**MATERIAL PROVIDED**
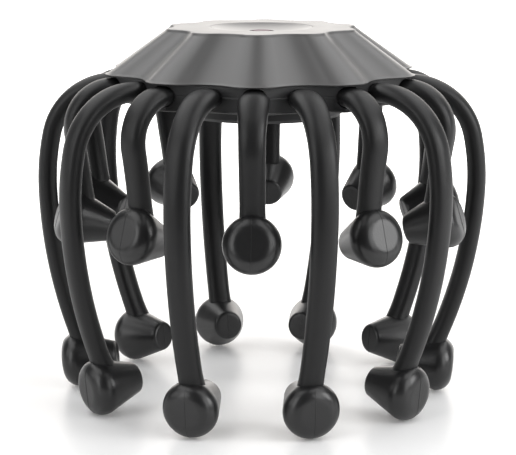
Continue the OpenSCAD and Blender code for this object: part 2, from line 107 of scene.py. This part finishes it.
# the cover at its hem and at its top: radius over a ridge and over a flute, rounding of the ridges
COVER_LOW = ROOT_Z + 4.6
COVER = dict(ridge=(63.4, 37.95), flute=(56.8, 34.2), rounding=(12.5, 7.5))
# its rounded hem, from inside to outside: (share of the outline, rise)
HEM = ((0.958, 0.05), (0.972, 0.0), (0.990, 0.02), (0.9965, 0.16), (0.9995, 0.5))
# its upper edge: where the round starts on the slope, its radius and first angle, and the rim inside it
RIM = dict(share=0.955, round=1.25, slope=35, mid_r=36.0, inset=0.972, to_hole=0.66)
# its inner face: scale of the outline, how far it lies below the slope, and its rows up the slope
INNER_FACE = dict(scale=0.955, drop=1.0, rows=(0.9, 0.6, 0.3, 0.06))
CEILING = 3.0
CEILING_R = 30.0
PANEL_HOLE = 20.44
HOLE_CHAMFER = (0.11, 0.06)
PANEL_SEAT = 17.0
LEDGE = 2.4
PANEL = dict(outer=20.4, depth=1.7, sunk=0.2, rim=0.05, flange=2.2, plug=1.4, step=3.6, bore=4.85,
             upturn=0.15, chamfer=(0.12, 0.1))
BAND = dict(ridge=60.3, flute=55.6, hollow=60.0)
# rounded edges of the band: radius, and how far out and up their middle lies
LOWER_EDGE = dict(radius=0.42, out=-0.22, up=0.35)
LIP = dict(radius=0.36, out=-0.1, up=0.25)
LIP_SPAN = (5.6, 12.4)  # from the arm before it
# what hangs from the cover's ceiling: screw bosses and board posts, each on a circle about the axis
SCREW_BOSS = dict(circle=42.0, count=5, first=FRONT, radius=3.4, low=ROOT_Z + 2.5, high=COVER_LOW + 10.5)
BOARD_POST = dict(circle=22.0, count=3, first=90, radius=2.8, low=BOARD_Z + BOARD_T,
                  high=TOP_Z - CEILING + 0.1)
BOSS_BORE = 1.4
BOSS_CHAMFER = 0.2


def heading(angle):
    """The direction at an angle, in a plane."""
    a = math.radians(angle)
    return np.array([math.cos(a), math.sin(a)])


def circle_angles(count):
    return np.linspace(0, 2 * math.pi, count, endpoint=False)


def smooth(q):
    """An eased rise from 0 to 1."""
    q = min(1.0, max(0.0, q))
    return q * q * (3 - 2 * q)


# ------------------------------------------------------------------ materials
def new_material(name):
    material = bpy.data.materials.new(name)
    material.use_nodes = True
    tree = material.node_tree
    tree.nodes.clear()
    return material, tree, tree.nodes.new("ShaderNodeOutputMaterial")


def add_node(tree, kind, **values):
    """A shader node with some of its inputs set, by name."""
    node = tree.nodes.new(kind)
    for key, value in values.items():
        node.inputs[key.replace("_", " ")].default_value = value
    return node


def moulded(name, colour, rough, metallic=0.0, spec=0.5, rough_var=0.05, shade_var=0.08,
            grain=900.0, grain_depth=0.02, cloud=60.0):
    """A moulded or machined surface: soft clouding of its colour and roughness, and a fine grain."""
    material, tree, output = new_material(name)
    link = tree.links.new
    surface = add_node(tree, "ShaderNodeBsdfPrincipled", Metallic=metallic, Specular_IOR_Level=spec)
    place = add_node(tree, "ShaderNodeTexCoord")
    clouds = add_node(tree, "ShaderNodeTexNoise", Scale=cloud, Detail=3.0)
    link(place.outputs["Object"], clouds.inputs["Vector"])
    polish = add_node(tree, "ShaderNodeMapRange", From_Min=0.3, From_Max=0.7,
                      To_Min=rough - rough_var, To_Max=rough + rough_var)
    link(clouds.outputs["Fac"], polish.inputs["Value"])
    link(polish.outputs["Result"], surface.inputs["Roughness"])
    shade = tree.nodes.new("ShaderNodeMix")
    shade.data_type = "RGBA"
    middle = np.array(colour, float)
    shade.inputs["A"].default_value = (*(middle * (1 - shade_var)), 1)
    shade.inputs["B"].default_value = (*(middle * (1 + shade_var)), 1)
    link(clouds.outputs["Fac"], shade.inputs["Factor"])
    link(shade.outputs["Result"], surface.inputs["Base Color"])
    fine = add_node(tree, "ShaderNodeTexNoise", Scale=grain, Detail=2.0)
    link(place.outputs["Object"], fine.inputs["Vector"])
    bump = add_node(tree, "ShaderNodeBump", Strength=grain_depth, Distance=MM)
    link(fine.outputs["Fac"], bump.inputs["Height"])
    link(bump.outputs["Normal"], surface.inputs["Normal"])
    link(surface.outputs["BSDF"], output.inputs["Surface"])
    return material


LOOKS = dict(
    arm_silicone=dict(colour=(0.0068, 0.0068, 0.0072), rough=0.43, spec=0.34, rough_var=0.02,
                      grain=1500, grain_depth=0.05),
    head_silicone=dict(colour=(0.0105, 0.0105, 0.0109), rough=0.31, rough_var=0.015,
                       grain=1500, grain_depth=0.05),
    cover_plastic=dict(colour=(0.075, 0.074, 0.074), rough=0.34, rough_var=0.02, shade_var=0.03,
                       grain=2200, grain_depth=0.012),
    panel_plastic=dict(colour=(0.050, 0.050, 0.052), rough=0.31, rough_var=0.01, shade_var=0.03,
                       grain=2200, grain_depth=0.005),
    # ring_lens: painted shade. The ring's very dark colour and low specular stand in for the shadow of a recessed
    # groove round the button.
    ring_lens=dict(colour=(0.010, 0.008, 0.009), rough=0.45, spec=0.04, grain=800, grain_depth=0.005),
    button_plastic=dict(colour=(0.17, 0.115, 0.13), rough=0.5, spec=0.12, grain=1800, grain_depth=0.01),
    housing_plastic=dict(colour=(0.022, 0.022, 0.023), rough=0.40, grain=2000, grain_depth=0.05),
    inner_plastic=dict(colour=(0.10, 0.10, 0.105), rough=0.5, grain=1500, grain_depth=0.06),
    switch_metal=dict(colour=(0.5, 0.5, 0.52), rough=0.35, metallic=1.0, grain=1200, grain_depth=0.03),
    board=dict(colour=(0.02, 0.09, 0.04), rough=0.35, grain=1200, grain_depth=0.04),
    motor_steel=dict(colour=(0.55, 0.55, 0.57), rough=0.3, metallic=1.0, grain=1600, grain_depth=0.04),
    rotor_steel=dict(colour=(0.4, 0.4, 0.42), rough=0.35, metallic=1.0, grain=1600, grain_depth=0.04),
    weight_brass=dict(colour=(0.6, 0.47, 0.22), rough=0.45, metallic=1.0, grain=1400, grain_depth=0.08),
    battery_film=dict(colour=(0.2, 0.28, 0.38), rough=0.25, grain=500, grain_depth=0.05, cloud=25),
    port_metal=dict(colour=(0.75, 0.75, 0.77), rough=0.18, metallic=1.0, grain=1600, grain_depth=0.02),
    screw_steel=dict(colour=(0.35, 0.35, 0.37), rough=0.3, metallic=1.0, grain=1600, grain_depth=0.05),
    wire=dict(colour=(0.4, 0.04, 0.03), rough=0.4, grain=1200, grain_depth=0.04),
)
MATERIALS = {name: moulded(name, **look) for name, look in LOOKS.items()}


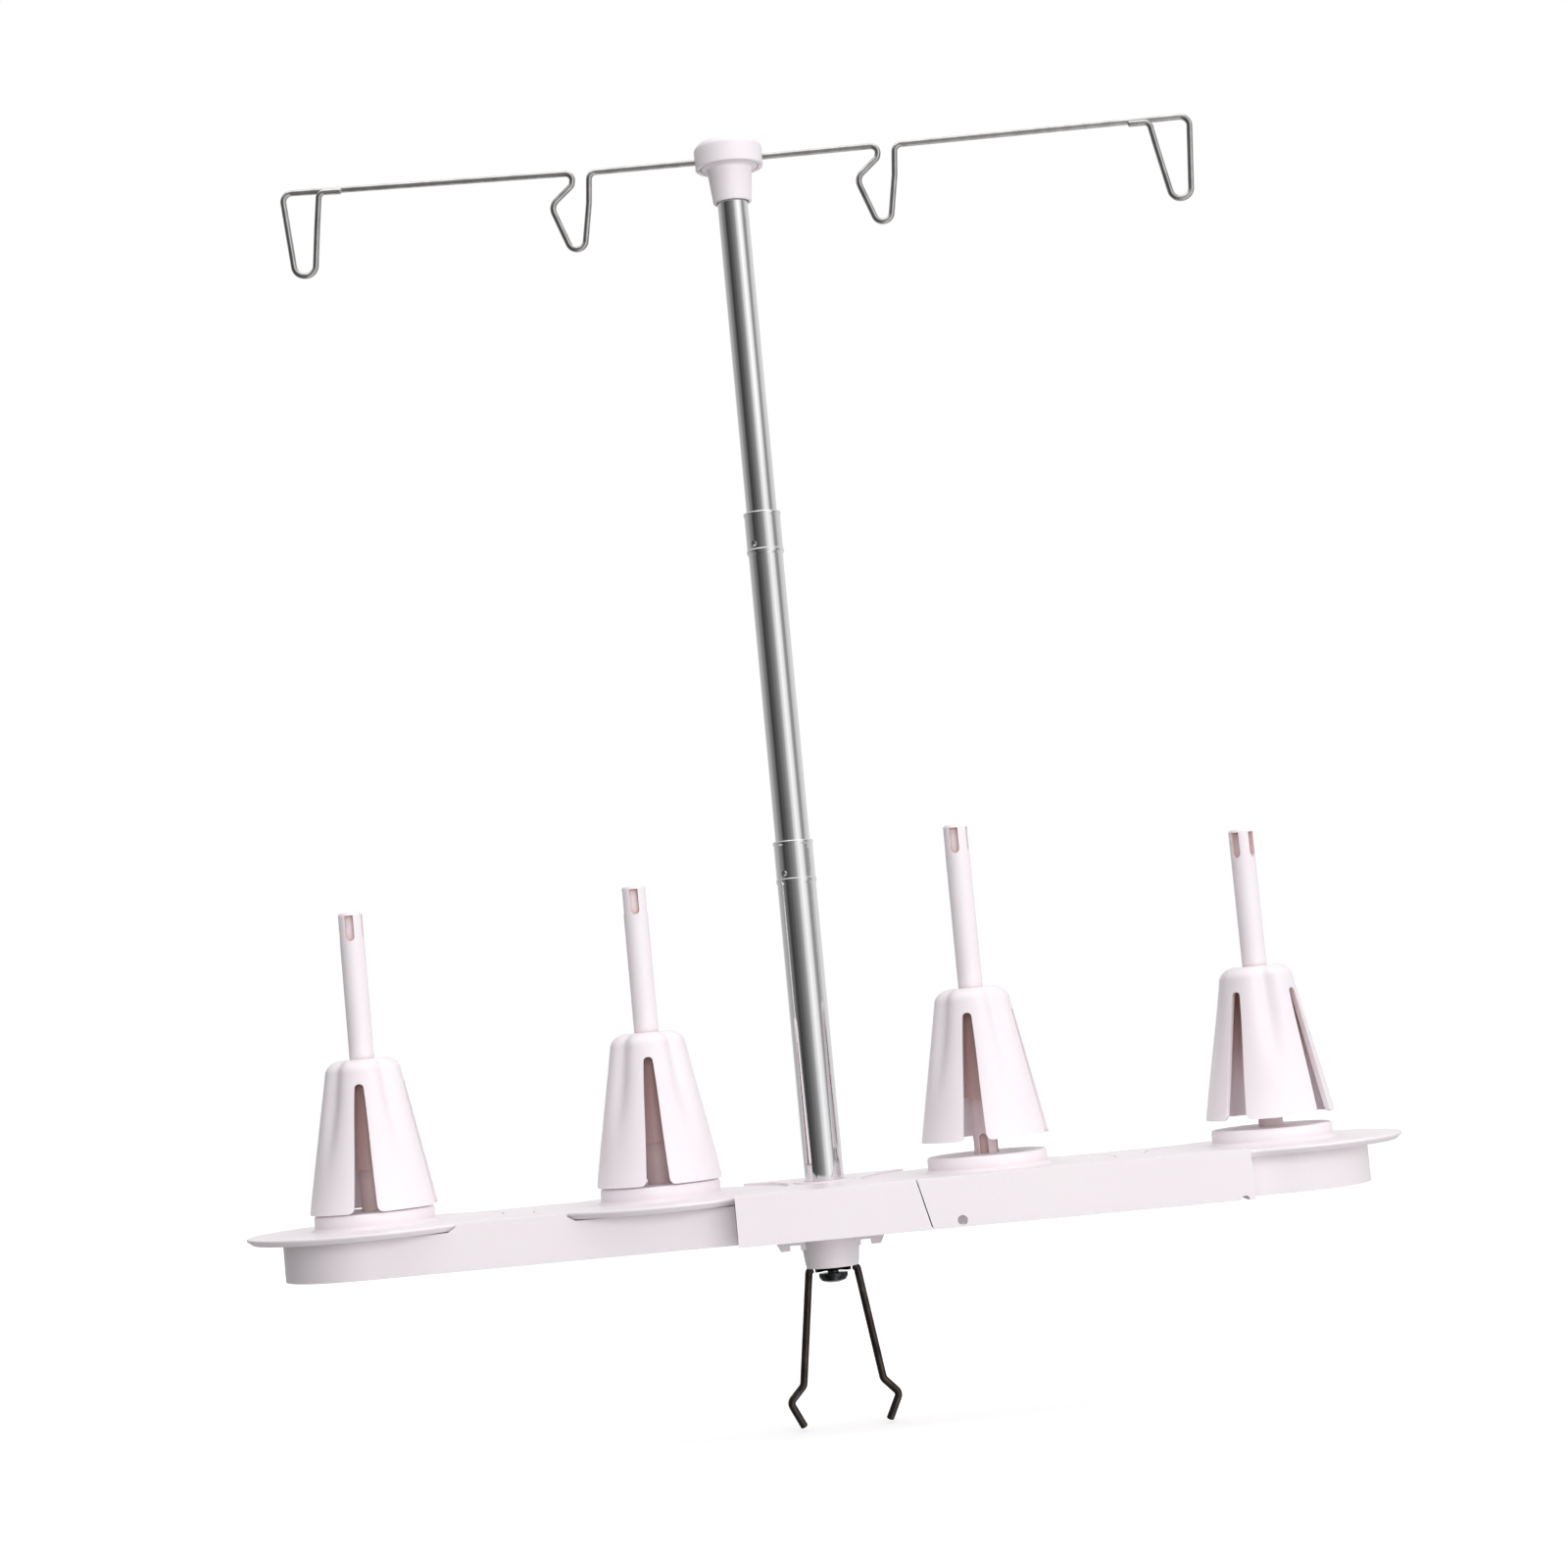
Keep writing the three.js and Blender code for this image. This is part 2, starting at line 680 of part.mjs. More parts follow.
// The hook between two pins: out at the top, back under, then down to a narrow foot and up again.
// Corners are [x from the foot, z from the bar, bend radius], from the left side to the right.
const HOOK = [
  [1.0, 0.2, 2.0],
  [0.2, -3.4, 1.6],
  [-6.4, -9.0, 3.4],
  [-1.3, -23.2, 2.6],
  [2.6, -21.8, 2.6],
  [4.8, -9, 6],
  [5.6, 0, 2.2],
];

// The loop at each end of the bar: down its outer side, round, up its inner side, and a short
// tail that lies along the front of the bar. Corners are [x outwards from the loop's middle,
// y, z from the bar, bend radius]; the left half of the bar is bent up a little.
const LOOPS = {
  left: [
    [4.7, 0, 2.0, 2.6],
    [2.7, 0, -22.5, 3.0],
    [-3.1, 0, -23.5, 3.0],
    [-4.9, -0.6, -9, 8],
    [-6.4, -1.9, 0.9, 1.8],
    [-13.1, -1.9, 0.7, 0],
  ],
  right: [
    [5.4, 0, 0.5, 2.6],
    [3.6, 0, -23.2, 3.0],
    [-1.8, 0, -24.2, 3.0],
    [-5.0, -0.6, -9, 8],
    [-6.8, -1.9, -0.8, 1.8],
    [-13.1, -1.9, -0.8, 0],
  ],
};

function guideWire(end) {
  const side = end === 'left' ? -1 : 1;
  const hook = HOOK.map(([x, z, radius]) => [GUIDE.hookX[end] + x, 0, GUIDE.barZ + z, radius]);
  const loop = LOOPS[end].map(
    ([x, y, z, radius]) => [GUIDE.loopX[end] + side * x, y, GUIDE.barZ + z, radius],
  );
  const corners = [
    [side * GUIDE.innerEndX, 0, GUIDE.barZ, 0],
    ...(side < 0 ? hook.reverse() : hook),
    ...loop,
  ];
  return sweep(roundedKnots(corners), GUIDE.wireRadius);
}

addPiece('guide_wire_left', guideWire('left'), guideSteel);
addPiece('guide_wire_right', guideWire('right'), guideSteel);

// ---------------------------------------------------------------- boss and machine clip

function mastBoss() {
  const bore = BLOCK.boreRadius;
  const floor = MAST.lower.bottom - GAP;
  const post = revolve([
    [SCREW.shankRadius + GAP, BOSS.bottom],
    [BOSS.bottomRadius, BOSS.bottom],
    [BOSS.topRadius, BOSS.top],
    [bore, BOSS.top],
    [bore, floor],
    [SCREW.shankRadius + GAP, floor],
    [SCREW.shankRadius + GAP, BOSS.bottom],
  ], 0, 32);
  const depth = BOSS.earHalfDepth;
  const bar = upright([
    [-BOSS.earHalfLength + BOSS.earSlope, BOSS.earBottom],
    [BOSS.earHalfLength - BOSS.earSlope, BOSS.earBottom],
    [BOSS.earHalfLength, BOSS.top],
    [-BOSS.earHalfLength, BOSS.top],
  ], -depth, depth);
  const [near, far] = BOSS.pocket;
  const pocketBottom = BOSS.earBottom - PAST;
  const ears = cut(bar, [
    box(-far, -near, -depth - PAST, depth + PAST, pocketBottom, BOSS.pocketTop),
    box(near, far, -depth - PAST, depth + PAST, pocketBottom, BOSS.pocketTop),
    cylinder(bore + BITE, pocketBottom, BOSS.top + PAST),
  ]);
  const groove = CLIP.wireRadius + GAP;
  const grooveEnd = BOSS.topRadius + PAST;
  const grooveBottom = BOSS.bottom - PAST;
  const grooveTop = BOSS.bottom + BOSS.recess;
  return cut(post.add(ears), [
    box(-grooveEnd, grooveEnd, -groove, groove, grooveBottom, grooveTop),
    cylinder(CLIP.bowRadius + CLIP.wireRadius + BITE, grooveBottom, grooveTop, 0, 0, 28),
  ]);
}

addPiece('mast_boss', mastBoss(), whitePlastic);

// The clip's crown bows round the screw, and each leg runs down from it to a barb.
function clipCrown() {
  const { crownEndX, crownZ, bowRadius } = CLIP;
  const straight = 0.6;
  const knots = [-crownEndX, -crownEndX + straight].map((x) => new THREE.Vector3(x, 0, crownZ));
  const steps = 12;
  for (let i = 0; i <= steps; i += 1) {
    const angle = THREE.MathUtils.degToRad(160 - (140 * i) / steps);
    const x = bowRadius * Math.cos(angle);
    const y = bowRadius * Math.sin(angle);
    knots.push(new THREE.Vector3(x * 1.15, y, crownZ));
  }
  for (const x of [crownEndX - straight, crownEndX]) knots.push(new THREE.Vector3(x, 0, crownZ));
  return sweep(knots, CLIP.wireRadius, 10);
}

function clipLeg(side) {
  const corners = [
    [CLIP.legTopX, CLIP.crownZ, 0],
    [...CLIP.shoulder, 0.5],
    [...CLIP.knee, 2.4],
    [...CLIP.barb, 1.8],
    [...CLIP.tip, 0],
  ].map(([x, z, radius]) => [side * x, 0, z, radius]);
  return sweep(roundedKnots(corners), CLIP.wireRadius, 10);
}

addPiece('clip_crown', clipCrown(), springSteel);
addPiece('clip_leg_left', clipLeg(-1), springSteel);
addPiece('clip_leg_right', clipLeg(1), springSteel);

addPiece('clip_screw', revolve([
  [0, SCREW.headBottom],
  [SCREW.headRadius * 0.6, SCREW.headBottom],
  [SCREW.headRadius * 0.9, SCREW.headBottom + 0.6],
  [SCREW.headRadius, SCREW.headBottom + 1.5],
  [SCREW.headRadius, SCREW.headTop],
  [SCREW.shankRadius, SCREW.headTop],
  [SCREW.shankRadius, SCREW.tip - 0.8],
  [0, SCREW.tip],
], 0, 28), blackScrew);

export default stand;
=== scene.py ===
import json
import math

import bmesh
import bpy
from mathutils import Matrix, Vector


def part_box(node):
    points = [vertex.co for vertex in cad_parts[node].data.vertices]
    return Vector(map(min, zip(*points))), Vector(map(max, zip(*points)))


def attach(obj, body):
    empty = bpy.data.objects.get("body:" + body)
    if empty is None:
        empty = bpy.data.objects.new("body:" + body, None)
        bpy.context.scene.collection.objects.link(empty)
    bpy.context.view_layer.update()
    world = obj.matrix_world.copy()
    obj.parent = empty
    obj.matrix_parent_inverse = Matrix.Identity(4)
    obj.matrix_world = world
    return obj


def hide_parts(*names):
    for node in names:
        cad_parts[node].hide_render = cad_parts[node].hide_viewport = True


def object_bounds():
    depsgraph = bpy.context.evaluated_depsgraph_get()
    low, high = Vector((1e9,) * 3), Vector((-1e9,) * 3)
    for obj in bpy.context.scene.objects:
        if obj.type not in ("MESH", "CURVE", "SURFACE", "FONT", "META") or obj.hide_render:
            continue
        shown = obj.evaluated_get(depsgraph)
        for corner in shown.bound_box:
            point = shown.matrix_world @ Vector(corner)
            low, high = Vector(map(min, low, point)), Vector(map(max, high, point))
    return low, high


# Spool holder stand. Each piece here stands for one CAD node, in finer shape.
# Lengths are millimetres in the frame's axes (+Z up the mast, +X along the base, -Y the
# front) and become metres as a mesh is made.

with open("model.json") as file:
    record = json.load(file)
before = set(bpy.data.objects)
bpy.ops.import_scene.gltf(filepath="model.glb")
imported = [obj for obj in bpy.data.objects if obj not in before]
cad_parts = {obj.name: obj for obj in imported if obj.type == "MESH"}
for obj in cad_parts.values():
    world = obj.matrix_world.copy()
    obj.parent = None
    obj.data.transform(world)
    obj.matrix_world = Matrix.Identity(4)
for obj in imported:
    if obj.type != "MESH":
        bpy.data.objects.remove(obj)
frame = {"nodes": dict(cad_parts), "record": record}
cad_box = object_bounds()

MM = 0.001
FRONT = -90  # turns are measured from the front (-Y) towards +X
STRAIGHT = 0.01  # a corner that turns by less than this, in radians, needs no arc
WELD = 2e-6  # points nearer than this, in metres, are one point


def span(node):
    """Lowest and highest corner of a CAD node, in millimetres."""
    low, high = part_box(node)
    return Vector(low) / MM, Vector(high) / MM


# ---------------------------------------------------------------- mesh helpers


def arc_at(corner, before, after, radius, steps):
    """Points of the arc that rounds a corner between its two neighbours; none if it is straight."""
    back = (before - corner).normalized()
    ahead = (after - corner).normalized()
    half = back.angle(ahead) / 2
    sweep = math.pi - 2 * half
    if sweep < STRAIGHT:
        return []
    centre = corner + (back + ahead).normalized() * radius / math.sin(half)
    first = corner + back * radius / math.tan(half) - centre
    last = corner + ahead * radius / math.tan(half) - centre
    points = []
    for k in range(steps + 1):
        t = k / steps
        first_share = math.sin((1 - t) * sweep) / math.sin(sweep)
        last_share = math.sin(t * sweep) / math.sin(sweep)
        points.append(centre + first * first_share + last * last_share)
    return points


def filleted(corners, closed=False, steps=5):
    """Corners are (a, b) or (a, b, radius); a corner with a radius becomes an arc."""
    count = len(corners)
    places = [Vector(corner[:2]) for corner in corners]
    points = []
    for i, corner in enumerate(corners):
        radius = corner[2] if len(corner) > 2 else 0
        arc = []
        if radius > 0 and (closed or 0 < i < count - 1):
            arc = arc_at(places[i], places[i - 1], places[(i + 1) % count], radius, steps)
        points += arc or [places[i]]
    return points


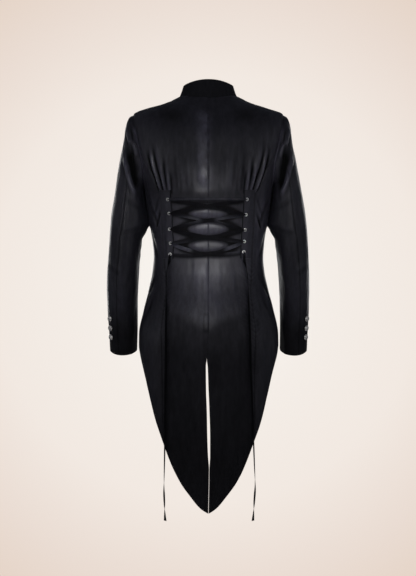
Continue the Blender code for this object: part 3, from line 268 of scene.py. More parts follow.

**DIRECTIONS FOR THIS TASK**
Repeat exactly the lines running from the one with "addPiece('clip_crown', clipCrown(), springSteel);" through the one with "point = shown.matrix_world", both included.

**EXERCISE SOLUTION**
addPiece('clip_crown', clipCrown(), springSteel);
addPiece('clip_leg_left', clipLeg(-1), springSteel);
addPiece('clip_leg_right', clipLeg(1), springSteel);

addPiece('clip_screw', revolve([
  [0, SCREW.headBottom],
  [SCREW.headRadius * 0.6, SCREW.headBottom],
  [SCREW.headRadius * 0.9, SCREW.headBottom + 0.6],
  [SCREW.headRadius, SCREW.headBottom + 1.5],
  [SCREW.headRadius, SCREW.headTop],
  [SCREW.shankRadius, SCREW.headTop],
  [SCREW.shankRadius, SCREW.tip - 0.8],
  [0, SCREW.tip],
], 0, 28), blackScrew);

export default stand;
=== scene.py ===
import json
import math

import bmesh
import bpy
from mathutils import Matrix, Vector


def part_box(node):
    points = [vertex.co for vertex in cad_parts[node].data.vertices]
    return Vector(map(min, zip(*points))), Vector(map(max, zip(*points)))


def attach(obj, body):
    empty = bpy.data.objects.get("body:" + body)
    if empty is None:
        empty = bpy.data.objects.new("body:" + body, None)
        bpy.context.scene.collection.objects.link(empty)
    bpy.context.view_layer.update()
    world = obj.matrix_world.copy()
    obj.parent = empty
    obj.matrix_parent_inverse = Matrix.Identity(4)
    obj.matrix_world = world
    return obj


def hide_parts(*names):
    for node in names:
        cad_parts[node].hide_render = cad_parts[node].hide_viewport = True


def object_bounds():
    depsgraph = bpy.context.evaluated_depsgraph_get()
    low, high = Vector((1e9,) * 3), Vector((-1e9,) * 3)
    for obj in bpy.context.scene.objects:
        if obj.type not in ("MESH", "CURVE", "SURFACE", "FONT", "META") or obj.hide_render:
            continue
        shown = obj.evaluated_get(depsgraph)
        for corner in shown.bound_box:
            point = shown.matrix_world @ Vector(corner)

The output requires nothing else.